In the minds of most fans, it was a forgone conclusion that Muto would again defeat Takada. The match was a gripping battle, showcasing the high points of both competitors’ and companies’ warring philosophies. The story of the match was Muto working to defeat Takada with the figure-four again. At the same time, Takada fought to secure a heel hook, a legitimate fight-ending move seen in modern MMA. To the surprise of the entire crowd, Muto submitted to the heel hook. Nobuhiko Takada, the Shooto invader, was the new IWGP champion. In the aftermath, Takada challenged former champion Shinya Hashimoto. 

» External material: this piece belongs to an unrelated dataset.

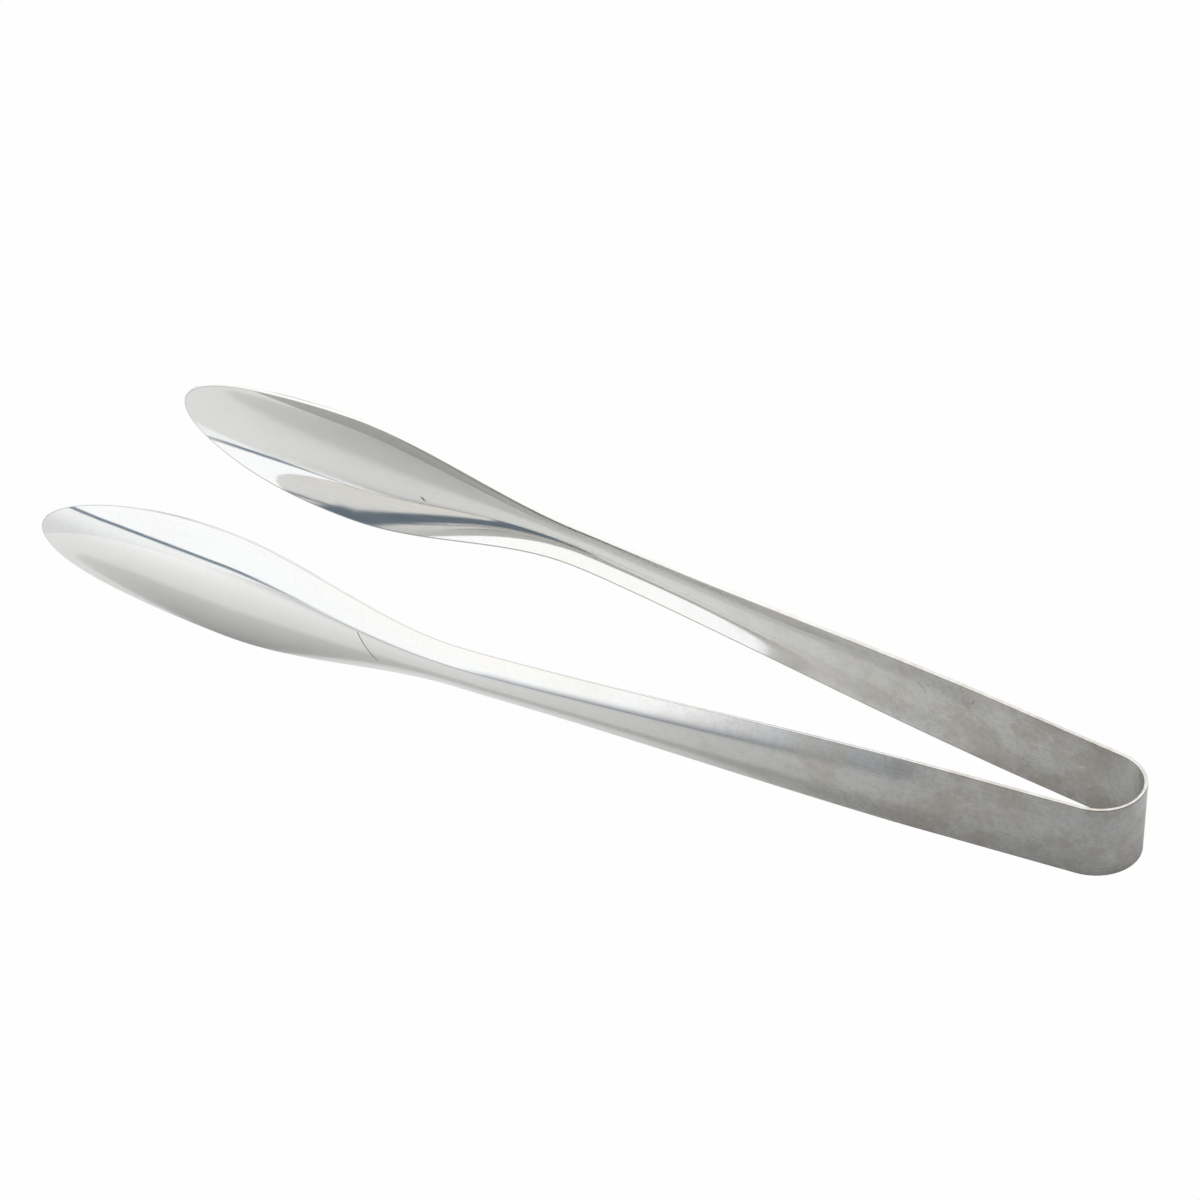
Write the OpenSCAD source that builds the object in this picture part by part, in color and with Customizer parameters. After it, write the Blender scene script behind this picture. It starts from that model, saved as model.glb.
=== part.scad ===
// Spring tongs with two spoon bowls, formed from one strip of sheet steel.
// They lie on their side: the strip's width stands up along Z, the bow is at +X
// and the bowls are at -X. The nodes are the zones of the strip, from the bow outwards.

/* [Overall] */
// Length over everything, from the back of the bow to the bowl tips
overall_l = 300; // [280:5:320]
// Angle between each arm and the centre line when nothing squeezes the tongs
half_open = 6.1; // [5:0.1:7]

/* [Strip] */
// Sheet thickness
strip_t = 1.0; // [0.8:0.1:1.2]
// Strip width at the bow and the spring leaves
strip_w = 20.4; // [19:0.2:22]
// Radius of the bow, at the middle of the sheet
bow_r = 11.8; // [10:0.1:13]
// Length of the flat spring leaf between the bow and the fluted arm
leaf_l = 30; // [26:1:40]

/* [Arm] */
// Strip width at the neck, where the arm meets the bowl
neck_w = 12.6; // [11:0.2:15]
// Depth of the flute that stiffens the arm, where it starts by the spring leaf
flute_depth = 2.0; // [1.4:0.1:2.6]
// Depth of the flute at the neck
neck_depth = 3.2; // [2.6:0.1:3.8]
// Length over which the flute runs out towards the spring leaf
flute_runout = 20; // [15:1:40]

/* [Bowl] */
// Width of a bowl across its rims
bowl_w = 33.8; // [30:0.2:38]
// Depth of a bowl under its rim
bowl_depth = 5.3; // [4.3:0.1:7]
// Length from the widest section to the tip, a half ellipse
bowl_front_l = 55.6; // [50:0.2:60]
// Length from the neck to the widest section
bowl_shoulder_l = 68.4; // [60:0.2:76]
// How far the bowl's rim stands inwards of the arm's line
rim_rise = 9.4; // [8:0.1:10]
// How far before the neck the rim starts to turn inwards
turn_before_neck = 10; // [5:1:15]
// How far past the widest section the rim runs straight again
turn_past_wide = 37; // [30:1:45]

/* [Hidden] */

// Distances u run along an arm from the end of the bow's arc.
bow_x = overall_l / 2 - bow_r - strip_t / 2;
tip_u = (bow_x + overall_l / 2 + (bow_r - rim_rise) * sin(half_open)) / cos(half_open);
wide_u = tip_u - bowl_front_l;
neck_u = wide_u - bowl_shoulder_l;
turn_start_u = neck_u - turn_before_neck;
turn_end_u = wide_u + turn_past_wide;

arm_steps = 20;
shoulder_steps = 13;
front_steps = 12;
// The last section stops just short of the ellipse's end, where the width would vanish.
last_front_angle = 88;
arc_steps = 14;

// Brushed steel along the handle and a brighter polish on the bowls
handle_steel = [0.70, 0.69, 0.67];
bowl_steel = [0.84, 0.84, 0.83];

function mix(a, b, t) = a + (b - a) * t;
function smooth(t) = let(c = min(max(t, 0), 1)) c * c * (3 - 2 * c);

// Half the strip's width between its two rims
function half_width(u) =
    u < neck_u ? mix(strip_w / 2, neck_w / 2, smooth((u - leaf_l) / (neck_u - leaf_l)))
    : u < wide_u ? mix(neck_w / 2, bowl_w / 2, smooth((u - neck_u) / bowl_shoulder_l))
    : bowl_w / 2 * sqrt(max(0, 1 - pow((u - wide_u) / bowl_front_l, 2)));

// How deep the middle of the strip lies under the line between its rims
function depth(u) =
    u < neck_u ? mix(flute_depth, neck_depth, smooth((u - leaf_l) / (neck_u - leaf_l)))
        * smooth((u - leaf_l) / flute_runout)
    : u < wide_u ? mix(neck_depth, bowl_depth, smooth((u - neck_u) / bowl_shoulder_l))
    : bowl_depth * max(0, 1 - pow((u - wide_u) / bowl_front_l, 2));

// How far the rims stand inwards of the arm's straight line
function rim_in(u) = rim_rise * smooth((u - turn_start_u) / (turn_end_u - turn_start_u));

// A point of the rear arm: u along it, n inwards from its line, z up.
function on_arm(u, n, z) = [
    bow_x + (bow_r - n) * sin(half_open) - u * cos(half_open),
    (bow_r - n) * cos(half_open) + u * sin(half_open),
    z
];

// One line of points across the strip, a parabola or straight, at an offset from the middle of the sheet.
// A positive offset is on the outer, convex side.
function across(u, offset) =
    let(w = half_width(u), d = depth(u))
    [for (i = [0:arc_steps])
        let(f = 2 * i / arc_steps - 1, a = atan(2 * d * f / w))
        on_arm(u, rim_in(u) - d * (1 - f * f) - offset * cos(a), f * w + offset * sin(a))];

// A closed stretch of formed strip through the sections at the distances in us.
module formed_strip(us) {
    row = arc_steps + 1;
    ring = 2 * row;
    last = len(us) - 1;
    points = [for (u = us) each concat(across(u, strip_t / 2), across(u, -strip_t / 2))];
    // Index of the point at section s, on the outer (0) or inner (1) side, i steps across
    function at(s, side, i) = s * ring + side * row + i;
    sides = [for (s = [0:last - 1], i = [0:arc_steps - 1]) each [
        [at(s, 0, i), at(s + 1, 0, i), at(s + 1, 0, i + 1)],
        [at(s, 0, i), at(s + 1, 0, i + 1), at(s, 0, i + 1)],
        [at(s, 1, i), at(s + 1, 1, i + 1), at(s + 1, 1, i)],
        [at(s, 1, i), at(s, 1, i + 1), at(s + 1, 1, i + 1)]
    ]];
    edges = [for (s = [0:last - 1]) each [
        [at(s, 0, 0), at(s, 1, 0), at(s + 1, 1, 0)],
        [at(s, 0, 0), at(s + 1, 1, 0), at(s + 1, 0, 0)],
        [at(s, 0, arc_steps), at(s + 1, 1, arc_steps), at(s, 1, arc_steps)],
        [at(s, 0, arc_steps), at(s + 1, 0, arc_steps), at(s + 1, 1, arc_steps)]
    ]];
    ends = [for (i = [0:arc_steps - 1]) each [
        [at(0, 0, i), at(0, 0, i + 1), at(0, 1, i + 1)],
        [at(0, 0, i), at(0, 1, i + 1), at(0, 1, i)],
        [at(last, 0, i), at(last, 1, i + 1), at(last, 0, i + 1)],
        [at(last, 0, i), at(last, 1, i), at(last, 1, i + 1)]
    ]];
    polyhedron(points, concat(sides, edges, ends), convexity = 6);
}

// How far the strip's outer corner reaches below the arm's middle line
function rim_reach(u) = half_width(u) + strip_t / 2 * sin(atan(2 * depth(u) / half_width(u)));

// At rest the tongs touch the table at the back of the bow and at the two bowls, which are wider
// than the strip, so the bow end dips by this angle.
rest_tilt = max([for (u = [neck_u:1:tip_u - 1])
    atan((rim_reach(u) - strip_w / 2) / (overall_l / 2 - on_arm(u, rim_in(u), 0)[0]))]);
rest_height = strip_w / 2 * cos(rest_tilt) + overall_l / 2 * sin(rest_tilt);
module at_rest() {
    translate([0, 0, rest_height]) rotate([0, rest_tilt, 0]) children();
}

// The rear arm's pieces are drawn as they are, and the front arm's are mirrored.
module on_side(side) {
    at_rest() mirror([0, side == "front" ? 1 : 0, 0]) children();
}

// The bend that joins the two arms
module bow() {
    color(handle_steel) at_rest()
        translate([bow_x, 0, -strip_w / 2])
            rotate([0, 0, half_open - 90])
                rotate_extrude(angle = 180 - 2 * half_open, $fn = 96)
                    translate([bow_r - strip_t / 2, 0]) square([strip_t, strip_w]);
}

// The flat stretch that bends when the tongs are squeezed
module spring_leaf(side) {
    color(handle_steel) on_side(side)
        translate(on_arm(0, 0, 0)) rotate([0, 0, 180 - half_open])
            translate([0, -strip_t / 2, -strip_w / 2]) cube([leaf_l, strip_t, strip_w]);
}

// The tapered, fluted handle
module arm(side) {
    color(handle_steel) on_side(side)
        formed_strip([for (i = [0:arm_steps]) mix(leaf_l, neck_u, i / arm_steps)]);
}

// The spoon-shaped bowl
module bowl(side) {
    color(bowl_steel) on_side(side)
        formed_strip(concat(
            [for (i = [0:shoulder_steps - 1]) mix(neck_u, wide_u, i / shoulder_steps)],
            [for (i = [0:front_steps]) wide_u + bowl_front_l * sin(last_front_angle * i / front_steps)]
        ));
}

bow();
spring_leaf("front");  // front_spring_leaf
spring_leaf("rear");  // rear_spring_leaf
arm("front");  // front_arm
arm("rear");  // rear_arm
bowl("front");  // front_bowl
bowl("rear");  // rear_bowl
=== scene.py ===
"""Looks of the serving tongs: one strip of steel, as seven pieces that stand for the seven CAD nodes.

The strip is a surface of even thickness with rounded cut edges. u runs along an arm from the end of
the bow's arc to the tip, z across the strip, and n from the arm's straight line towards the other arm.
These are in millimetres, and place() takes them to the frame, in metres.
"""
import math

import bpy
import numpy as np
from mathutils import Matrix, Vector

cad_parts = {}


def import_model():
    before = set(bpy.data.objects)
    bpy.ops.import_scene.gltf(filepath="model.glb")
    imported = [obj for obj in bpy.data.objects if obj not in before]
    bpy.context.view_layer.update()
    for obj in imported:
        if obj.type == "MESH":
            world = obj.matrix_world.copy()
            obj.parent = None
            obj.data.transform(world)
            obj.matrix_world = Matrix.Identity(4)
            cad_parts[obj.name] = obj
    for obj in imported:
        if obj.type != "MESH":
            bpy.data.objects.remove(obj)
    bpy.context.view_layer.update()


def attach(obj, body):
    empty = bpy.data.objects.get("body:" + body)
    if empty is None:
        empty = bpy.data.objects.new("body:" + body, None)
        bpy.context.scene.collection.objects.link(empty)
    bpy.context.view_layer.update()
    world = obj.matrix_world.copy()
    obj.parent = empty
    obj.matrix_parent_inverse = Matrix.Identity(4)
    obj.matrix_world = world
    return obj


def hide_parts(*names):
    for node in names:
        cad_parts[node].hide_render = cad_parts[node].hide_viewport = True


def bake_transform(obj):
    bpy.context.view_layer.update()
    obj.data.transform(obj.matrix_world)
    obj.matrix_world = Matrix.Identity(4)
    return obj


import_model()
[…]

New Japan and UWFi brought the inter-promotional rivalry back to the Tokyo Dome in April of 1996, the third Dome show in six months. This time, Hashimoto defeated Takada, finally vanquishing the invading force and proving once and for all that Strong Style was the best style. The UWFi would try a similar angle with Tenryu’s WAR promotion later in the year, but the program with New Japan devalued the UWFi name to the point where the company folded in late 1996, months after playing in one of the most significant angles in puro history.

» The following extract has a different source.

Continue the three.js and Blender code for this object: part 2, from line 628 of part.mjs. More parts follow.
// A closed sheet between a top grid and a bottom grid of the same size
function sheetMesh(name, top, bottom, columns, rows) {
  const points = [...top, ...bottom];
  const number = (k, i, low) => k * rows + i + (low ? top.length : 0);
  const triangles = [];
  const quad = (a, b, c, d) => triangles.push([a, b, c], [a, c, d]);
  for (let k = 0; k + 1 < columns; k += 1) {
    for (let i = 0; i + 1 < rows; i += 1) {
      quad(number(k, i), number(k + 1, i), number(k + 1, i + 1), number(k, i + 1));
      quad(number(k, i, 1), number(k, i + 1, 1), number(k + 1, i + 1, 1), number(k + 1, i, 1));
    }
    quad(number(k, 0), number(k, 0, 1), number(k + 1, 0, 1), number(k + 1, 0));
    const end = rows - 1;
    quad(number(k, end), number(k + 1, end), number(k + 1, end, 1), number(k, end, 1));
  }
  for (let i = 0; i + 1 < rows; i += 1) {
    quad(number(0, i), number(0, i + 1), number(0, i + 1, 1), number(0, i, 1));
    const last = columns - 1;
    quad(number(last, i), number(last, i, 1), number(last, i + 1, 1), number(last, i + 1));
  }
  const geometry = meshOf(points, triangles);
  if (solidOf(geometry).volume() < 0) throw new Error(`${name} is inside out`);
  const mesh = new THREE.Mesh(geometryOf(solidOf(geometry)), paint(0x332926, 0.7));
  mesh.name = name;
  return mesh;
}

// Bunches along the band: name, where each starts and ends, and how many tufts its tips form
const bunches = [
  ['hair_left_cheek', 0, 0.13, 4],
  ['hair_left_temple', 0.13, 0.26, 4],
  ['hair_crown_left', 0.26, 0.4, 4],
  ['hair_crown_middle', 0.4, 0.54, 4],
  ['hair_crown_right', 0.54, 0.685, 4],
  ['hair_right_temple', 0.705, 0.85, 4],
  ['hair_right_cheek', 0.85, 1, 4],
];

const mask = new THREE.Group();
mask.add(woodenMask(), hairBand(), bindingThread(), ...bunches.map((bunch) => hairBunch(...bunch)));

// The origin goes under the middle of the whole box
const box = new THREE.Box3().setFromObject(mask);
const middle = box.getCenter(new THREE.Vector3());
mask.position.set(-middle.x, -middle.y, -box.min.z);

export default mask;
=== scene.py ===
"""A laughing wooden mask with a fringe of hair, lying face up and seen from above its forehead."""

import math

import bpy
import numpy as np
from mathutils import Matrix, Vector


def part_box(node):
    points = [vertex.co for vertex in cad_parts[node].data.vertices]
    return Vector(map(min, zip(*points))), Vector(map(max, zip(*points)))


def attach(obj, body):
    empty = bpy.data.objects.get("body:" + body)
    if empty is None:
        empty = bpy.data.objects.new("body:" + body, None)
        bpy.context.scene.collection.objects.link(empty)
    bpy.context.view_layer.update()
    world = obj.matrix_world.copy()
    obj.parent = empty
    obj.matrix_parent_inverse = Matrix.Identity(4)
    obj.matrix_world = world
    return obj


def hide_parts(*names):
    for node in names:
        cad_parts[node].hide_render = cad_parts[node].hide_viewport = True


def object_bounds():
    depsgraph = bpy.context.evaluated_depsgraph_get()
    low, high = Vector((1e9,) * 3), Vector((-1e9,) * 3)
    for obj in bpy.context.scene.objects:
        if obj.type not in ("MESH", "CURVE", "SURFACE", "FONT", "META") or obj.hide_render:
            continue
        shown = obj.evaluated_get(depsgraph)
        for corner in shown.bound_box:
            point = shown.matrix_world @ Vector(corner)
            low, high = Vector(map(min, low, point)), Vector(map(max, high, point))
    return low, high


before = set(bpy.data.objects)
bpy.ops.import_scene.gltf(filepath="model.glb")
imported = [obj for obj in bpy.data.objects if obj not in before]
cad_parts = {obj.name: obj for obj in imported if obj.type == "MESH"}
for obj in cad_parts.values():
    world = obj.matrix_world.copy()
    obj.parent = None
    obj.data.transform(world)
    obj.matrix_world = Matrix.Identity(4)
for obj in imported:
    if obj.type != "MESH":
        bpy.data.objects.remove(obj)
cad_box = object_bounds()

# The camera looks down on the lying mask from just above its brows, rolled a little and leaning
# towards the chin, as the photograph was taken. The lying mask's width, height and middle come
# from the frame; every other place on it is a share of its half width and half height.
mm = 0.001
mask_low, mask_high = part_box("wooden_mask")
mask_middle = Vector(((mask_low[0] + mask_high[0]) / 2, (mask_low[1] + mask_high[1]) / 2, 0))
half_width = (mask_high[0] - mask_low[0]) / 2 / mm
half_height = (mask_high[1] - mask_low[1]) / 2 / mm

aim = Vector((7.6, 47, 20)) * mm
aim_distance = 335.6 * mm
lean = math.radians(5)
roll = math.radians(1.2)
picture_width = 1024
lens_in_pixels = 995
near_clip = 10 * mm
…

New Japan would use the invading force troupe numerous times over the years, but never to the level of the UWFi invasion. As modern fans clamor for American-based companies like AEW and Impact or even AEW and New Japan to have similar invasion stories, fans miss what made this angle so special. Because Japanese promoters to this day question the very nature of what pro wrestling should be, multiple companies have been allowed to develop their own identities. DDT, Noah, Big Japan, and DragonGate are all very different promotions with very different principles. These fundamental differences allow fans to ask how these potential crossovers would look. In Japan, these aren’t battles about corporate letters. They’re about philosophy and tradition. They ask the fans to define the question of “what is pro wrestling?” That’s why this would be so hard to replicate a similar angle in the US. It is fun to imagine.